• Set exercise: Reproduce, exactly and in full, only the lines below from the one containing "lambda x: outsole_top(x)" through the one containing "import math".

----------

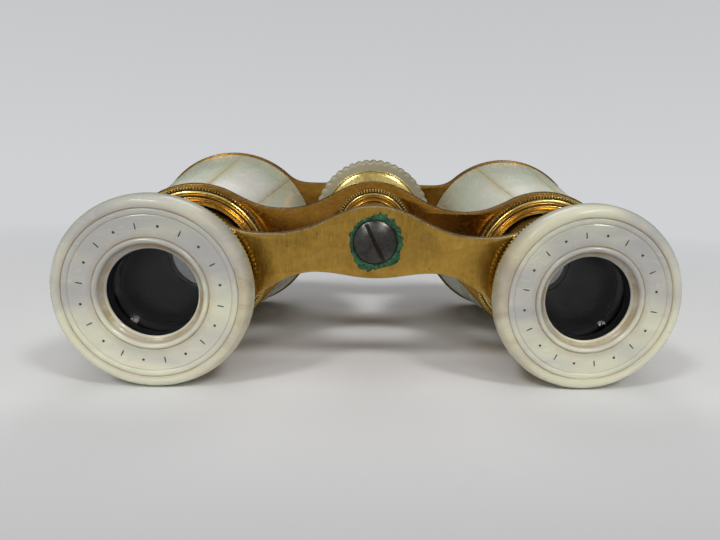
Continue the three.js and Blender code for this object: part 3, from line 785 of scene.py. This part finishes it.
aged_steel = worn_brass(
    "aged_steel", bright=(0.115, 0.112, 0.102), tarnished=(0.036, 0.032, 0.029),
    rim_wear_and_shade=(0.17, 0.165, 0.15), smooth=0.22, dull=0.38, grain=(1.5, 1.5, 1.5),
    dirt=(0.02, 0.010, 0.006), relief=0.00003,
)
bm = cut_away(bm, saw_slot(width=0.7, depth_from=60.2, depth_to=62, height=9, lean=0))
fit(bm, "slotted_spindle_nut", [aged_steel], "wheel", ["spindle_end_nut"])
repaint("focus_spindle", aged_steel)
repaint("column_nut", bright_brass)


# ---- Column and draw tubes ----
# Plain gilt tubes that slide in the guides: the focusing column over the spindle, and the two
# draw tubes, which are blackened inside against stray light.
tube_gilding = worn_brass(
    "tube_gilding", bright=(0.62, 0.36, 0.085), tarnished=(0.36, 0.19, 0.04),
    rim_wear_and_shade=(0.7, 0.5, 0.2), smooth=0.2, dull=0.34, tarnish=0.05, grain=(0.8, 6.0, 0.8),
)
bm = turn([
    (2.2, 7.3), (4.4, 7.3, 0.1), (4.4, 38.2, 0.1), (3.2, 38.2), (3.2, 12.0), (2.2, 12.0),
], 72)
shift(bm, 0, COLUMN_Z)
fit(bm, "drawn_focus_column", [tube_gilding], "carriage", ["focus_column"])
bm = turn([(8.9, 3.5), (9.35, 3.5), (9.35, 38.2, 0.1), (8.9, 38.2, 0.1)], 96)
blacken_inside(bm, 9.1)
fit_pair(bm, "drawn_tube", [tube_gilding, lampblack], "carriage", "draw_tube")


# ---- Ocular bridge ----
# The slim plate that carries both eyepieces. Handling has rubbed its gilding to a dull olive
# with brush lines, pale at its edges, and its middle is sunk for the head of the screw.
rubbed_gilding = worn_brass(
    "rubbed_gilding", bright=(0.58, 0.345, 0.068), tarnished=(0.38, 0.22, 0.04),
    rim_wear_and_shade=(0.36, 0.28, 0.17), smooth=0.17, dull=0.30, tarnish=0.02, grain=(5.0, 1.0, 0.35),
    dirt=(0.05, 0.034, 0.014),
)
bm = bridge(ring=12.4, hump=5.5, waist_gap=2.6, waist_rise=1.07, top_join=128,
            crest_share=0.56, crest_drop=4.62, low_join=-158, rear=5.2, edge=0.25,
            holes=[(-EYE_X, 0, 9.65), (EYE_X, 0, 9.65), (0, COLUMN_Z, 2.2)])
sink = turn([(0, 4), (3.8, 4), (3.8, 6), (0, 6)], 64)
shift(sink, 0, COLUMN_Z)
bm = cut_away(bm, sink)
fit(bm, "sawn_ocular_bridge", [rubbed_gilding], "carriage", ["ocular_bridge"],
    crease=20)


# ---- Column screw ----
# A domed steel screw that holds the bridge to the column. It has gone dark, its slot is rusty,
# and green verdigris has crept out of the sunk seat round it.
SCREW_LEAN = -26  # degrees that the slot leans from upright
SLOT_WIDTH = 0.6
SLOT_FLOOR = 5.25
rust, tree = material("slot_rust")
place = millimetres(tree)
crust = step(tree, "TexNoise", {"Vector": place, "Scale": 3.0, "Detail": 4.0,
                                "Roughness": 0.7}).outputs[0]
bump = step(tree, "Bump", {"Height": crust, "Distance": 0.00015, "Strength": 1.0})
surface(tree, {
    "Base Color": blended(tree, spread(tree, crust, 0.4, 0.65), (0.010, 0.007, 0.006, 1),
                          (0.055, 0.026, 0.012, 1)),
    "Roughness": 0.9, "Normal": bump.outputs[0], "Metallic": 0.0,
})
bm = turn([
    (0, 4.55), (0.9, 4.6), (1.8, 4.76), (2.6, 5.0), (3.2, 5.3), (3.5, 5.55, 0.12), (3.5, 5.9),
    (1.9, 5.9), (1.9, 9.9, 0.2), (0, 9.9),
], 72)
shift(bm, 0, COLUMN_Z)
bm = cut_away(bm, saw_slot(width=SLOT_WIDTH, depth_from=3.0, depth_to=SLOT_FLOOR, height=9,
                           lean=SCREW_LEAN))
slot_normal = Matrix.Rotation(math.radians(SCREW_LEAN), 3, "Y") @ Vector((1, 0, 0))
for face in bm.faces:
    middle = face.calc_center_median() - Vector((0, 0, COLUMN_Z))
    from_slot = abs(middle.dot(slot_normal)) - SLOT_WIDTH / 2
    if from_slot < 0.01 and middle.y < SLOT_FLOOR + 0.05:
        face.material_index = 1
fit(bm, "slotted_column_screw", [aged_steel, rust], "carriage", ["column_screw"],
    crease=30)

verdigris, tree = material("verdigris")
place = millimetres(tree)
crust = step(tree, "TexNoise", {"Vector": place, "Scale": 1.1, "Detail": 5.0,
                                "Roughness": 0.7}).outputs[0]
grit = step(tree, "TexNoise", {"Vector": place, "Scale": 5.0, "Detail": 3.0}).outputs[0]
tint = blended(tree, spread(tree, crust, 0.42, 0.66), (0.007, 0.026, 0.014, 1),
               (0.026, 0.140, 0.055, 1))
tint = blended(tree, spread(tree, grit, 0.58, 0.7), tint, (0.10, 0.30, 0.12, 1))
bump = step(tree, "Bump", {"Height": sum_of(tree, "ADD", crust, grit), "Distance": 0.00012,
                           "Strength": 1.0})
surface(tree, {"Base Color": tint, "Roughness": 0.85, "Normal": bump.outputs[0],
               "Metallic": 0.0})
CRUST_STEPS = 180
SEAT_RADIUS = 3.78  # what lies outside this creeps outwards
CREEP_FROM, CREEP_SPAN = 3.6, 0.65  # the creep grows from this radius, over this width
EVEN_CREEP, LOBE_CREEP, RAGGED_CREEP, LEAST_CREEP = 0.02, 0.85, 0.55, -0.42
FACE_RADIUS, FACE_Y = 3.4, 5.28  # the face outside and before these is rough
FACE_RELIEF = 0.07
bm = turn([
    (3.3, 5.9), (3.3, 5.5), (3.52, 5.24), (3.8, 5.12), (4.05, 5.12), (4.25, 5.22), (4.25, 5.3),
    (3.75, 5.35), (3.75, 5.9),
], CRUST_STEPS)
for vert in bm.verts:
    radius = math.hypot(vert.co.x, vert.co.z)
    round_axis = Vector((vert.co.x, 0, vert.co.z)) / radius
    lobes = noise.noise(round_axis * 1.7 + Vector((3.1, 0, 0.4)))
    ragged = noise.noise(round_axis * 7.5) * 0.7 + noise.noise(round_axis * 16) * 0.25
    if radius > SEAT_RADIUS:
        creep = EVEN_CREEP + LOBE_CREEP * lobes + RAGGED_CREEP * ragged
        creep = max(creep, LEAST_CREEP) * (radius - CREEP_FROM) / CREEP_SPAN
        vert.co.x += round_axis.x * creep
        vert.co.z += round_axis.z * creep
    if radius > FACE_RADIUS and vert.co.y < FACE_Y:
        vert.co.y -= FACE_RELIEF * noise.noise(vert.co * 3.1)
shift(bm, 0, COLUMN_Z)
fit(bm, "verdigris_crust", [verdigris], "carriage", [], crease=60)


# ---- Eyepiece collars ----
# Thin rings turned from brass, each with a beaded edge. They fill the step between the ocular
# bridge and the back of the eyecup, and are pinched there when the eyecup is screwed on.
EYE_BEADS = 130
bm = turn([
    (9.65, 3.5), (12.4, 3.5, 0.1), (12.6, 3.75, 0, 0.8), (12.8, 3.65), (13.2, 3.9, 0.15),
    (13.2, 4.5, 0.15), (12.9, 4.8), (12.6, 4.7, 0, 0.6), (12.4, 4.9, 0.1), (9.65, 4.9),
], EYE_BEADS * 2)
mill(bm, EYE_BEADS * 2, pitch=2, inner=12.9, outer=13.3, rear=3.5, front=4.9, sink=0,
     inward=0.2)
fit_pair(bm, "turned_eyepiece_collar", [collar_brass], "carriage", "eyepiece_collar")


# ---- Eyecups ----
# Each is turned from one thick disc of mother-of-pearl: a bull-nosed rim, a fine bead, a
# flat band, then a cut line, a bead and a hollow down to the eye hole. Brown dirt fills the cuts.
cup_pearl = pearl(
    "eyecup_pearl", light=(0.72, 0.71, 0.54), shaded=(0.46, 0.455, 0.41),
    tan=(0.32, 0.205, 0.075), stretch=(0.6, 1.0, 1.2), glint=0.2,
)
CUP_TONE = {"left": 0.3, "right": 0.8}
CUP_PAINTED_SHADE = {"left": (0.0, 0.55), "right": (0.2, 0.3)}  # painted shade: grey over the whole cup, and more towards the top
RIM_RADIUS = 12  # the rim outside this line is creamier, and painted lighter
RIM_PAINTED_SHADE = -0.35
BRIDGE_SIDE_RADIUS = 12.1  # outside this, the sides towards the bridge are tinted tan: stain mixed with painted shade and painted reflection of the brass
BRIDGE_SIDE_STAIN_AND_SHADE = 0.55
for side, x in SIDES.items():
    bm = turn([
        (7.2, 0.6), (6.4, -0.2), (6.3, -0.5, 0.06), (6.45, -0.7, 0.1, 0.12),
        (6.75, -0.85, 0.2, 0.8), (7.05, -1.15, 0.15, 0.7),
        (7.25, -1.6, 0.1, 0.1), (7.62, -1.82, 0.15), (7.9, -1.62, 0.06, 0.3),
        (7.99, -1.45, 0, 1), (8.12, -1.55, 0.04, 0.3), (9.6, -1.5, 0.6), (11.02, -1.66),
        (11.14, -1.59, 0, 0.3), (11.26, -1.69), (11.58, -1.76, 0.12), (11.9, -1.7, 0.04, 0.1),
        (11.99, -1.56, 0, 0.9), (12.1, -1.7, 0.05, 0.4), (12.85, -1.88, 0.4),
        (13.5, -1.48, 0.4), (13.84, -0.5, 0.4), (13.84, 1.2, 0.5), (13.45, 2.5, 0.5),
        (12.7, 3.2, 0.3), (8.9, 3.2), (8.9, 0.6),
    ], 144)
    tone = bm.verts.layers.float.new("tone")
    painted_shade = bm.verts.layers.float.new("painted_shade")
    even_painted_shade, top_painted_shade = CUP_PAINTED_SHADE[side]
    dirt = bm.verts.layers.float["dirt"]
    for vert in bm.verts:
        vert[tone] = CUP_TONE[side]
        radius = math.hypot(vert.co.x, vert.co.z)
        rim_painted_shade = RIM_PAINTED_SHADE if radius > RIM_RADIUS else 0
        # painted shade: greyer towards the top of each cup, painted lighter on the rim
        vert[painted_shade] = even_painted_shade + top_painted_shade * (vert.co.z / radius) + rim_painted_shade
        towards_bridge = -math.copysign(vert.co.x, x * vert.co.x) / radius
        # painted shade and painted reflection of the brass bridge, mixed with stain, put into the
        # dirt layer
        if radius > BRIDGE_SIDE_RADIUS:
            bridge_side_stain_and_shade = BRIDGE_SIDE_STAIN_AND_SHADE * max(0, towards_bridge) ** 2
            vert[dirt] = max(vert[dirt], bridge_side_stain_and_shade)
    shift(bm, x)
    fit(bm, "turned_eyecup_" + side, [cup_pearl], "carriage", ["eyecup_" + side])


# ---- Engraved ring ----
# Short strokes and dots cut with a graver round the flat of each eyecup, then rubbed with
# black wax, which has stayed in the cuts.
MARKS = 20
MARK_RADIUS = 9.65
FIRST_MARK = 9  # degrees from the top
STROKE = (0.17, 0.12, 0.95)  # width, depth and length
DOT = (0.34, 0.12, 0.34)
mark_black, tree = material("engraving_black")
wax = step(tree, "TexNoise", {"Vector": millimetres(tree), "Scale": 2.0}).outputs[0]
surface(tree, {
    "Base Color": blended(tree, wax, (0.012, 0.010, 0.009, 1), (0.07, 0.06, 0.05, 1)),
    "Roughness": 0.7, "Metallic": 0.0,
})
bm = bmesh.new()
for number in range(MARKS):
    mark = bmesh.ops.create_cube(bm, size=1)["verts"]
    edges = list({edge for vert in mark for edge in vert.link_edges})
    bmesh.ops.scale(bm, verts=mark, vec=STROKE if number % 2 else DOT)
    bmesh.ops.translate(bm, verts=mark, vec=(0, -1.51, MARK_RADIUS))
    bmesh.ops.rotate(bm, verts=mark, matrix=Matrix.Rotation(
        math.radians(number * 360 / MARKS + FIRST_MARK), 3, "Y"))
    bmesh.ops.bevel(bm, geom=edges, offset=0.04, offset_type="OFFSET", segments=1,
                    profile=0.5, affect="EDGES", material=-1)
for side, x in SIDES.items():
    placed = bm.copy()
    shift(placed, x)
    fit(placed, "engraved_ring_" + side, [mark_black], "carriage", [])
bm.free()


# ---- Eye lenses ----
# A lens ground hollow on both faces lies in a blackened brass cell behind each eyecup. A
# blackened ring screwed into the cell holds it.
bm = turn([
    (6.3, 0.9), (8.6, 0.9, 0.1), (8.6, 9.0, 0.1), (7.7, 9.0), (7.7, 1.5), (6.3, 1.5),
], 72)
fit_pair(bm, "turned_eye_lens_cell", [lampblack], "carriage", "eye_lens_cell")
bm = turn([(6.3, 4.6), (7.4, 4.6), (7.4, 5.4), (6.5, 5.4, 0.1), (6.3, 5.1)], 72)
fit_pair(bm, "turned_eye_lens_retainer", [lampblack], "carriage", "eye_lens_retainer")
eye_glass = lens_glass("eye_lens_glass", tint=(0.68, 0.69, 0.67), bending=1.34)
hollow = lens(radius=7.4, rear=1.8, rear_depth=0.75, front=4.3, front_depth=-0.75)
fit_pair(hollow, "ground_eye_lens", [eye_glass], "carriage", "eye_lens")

----------

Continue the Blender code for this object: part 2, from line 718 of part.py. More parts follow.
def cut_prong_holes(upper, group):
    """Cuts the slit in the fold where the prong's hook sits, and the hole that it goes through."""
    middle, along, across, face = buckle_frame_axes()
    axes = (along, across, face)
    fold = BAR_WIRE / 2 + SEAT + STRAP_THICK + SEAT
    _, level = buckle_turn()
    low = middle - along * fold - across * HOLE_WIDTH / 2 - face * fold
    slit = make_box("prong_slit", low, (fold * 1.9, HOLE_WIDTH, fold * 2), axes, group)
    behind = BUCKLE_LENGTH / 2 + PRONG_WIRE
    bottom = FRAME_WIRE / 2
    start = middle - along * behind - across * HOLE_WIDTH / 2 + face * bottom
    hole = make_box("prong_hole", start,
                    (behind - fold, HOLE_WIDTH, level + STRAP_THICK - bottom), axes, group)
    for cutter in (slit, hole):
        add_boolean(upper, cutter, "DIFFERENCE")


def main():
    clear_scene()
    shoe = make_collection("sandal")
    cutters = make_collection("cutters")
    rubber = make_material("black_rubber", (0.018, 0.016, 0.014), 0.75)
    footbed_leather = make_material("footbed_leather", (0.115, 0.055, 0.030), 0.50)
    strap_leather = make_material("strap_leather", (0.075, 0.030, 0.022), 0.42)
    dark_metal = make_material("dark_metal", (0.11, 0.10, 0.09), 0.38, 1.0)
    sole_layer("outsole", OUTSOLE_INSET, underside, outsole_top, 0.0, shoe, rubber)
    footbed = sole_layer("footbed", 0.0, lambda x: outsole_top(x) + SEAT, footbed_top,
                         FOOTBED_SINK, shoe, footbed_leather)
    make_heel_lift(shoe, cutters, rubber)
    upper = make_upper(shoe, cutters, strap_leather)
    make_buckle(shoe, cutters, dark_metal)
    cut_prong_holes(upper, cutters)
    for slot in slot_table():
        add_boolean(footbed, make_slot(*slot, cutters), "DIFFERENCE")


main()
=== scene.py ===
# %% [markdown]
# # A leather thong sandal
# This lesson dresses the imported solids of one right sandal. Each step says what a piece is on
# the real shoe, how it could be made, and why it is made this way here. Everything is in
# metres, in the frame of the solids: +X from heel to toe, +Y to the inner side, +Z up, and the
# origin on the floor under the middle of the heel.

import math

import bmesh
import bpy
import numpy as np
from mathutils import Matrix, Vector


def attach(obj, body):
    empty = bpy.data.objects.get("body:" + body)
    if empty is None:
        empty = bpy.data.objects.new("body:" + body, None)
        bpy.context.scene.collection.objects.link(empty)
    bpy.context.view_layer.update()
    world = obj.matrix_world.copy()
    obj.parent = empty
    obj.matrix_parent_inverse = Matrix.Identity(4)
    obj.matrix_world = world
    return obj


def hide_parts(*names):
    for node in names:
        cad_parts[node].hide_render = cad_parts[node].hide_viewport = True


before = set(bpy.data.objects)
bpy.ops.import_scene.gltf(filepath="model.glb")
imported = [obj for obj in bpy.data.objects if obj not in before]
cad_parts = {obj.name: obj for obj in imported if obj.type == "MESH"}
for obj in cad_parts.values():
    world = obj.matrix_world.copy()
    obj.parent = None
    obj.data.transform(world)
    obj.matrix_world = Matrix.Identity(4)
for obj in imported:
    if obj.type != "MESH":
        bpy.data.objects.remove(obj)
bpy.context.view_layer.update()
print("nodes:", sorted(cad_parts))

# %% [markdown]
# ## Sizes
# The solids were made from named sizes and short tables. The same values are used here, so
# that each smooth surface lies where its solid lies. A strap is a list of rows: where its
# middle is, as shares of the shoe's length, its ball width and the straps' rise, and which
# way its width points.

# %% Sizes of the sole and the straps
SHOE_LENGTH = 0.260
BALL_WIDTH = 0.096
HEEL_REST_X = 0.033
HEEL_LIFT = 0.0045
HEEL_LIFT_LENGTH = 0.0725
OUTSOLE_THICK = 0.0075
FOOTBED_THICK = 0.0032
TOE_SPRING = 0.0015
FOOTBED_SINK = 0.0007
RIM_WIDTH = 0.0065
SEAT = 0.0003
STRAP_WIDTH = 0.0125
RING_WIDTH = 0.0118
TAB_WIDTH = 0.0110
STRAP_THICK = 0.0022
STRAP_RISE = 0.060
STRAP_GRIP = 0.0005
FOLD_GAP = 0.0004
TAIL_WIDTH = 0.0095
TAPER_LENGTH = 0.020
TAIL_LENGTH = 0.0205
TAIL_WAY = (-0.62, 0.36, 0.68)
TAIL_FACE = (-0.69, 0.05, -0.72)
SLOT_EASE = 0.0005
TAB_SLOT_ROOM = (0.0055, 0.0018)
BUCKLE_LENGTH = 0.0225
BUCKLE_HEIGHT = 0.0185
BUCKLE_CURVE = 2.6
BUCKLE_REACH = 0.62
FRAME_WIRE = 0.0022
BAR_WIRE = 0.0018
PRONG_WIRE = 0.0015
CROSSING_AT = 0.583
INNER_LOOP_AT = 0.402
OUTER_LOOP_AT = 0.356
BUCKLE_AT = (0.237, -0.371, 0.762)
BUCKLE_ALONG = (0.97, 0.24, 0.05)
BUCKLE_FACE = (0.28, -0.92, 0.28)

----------

• Response:
    footbed = sole_layer("footbed", 0.0, lambda x: outsole_top(x) + SEAT, footbed_top,
                         FOOTBED_SINK, shoe, footbed_leather)
    make_heel_lift(shoe, cutters, rubber)
    upper = make_upper(shoe, cutters, strap_leather)
    make_buckle(shoe, cutters, dark_metal)
    cut_prong_holes(upper, cutters)
    for slot in slot_table():
        add_boolean(footbed, make_slot(*slot, cutters), "DIFFERENCE")


main()
=== scene.py ===
# %% [markdown]
# # A leather thong sandal
# This lesson dresses the imported solids of one right sandal. Each step says what a piece is on
# the real shoe, how it could be made, and why it is made this way here. Everything is in
# metres, in the frame of the solids: +X from heel to toe, +Y to the inner side, +Z up, and the
# origin on the floor under the middle of the heel.

import math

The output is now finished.